The structure is awkward and doesn't flow well,. The story begins with a man walking into a reporter's office with a printed manuscript of his encounters with a strange man. For the rest of the book, we receive occasional interjections by the reporter. The distance this creates detracts from the story line. Further more, the plot is unnecessarily tedious.
It begins with the main character receiving a Middle-Eastern seal in the mail. Through chance encounters with a self-deemed prophets, he learns the connection between the fall of Israel and the collapse of modern America. By the very nature of the topic, this makes the book rather pedantic. The character receives a seal, puzzles out the meaning, meets the prophet, hears the actual meaning, and receives another seal. While it could be inferred that the prophet did this so the narrator would investigate for himself, it stilts the story flow. If the author truly believed these principals, he should have written nonfiction, instead of creating characters who are merely mouthpieces for doctrine.

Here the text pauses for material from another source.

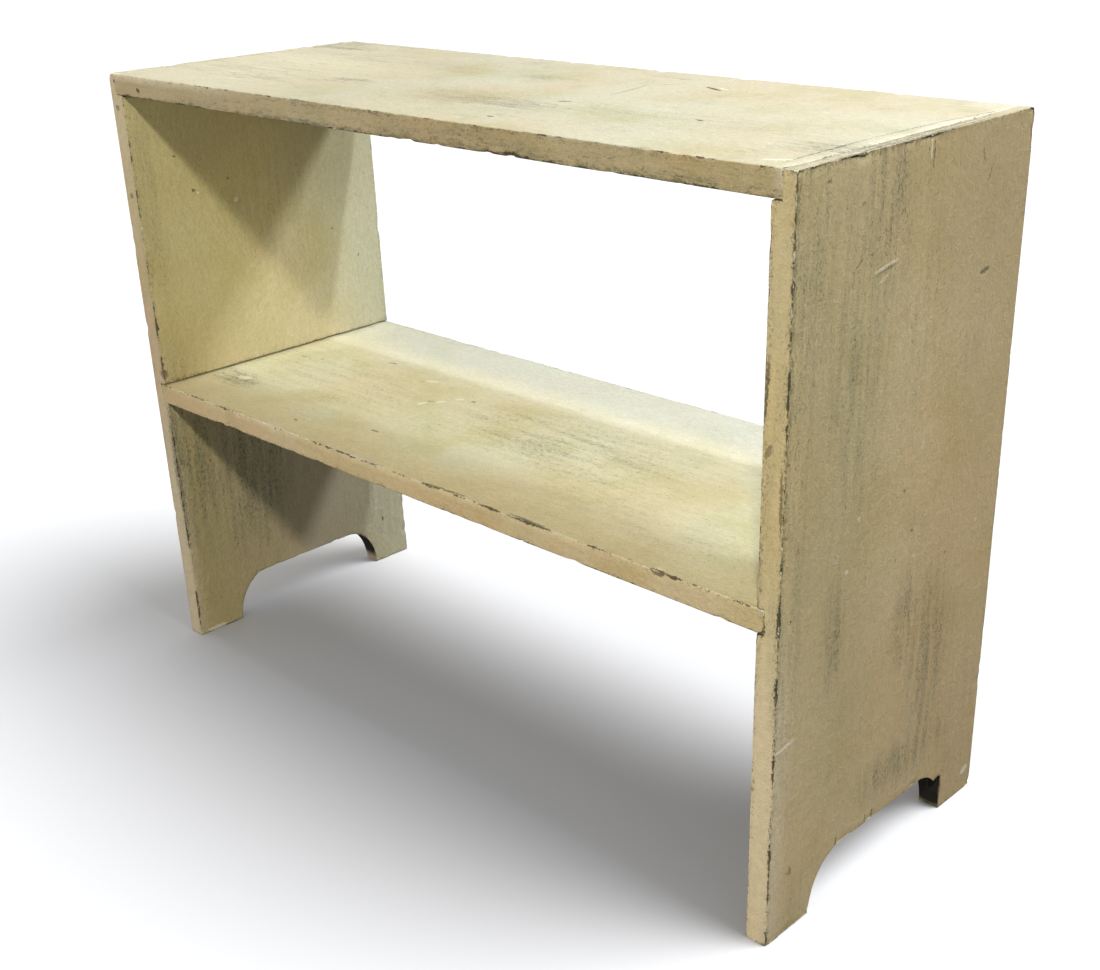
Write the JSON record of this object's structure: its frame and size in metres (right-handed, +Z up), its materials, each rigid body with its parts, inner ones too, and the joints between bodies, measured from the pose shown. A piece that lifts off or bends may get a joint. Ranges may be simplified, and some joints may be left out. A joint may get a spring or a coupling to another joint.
{
  "type": "plank bench with shelf",
  "caption": "Low painted plank bench or open bookshelf: end boards with bracket feet, a let-in top, a housed shelf, nailed together.",
  "frame": {"origin": "on the floor, at the middle of the outline seen from above", "axes": "+X along the length to the right, +Y from the front to the back, +Z up"},
  "size_m": [0.912, 0.348, 0.684],
  "materials": {
    "end_paint": "old cream oil paint over dark green paint on softwood, chipped on the arrises",
    "top_paint": "old cream oil paint, rubbed thin along the grain",
    "shelf_paint": "old cream oil paint, speckled and worn, over dark green paint",
    "nail_iron": "darkened iron cut nails"
  },
  "bodies": {
    "root": {"left_end_board": "end_paint", "right_end_board": "end_paint", "top_board": "top_paint", "shelf_board": "shelf_paint", "left_shelf_nails": "nail_iron", "right_shelf_nails": "nail_iron", "left_top_nails": "nail_iron", "right_top_nails": "nail_iron"}
  },
  "joints": []
}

The doctrine is also peculiar. It is a specific use of convenient theology--the belief that America occupies the same place in the modern era as Israel did in ancient days. While some of the connections were fascinating, the author confuses similarity with correspondence. While I agree that 9-11 and the 2008 financial crisis were consequent of sinful behavior, I hesitate to label them judgments.
The author does include his sources, for those who wish to investigate further.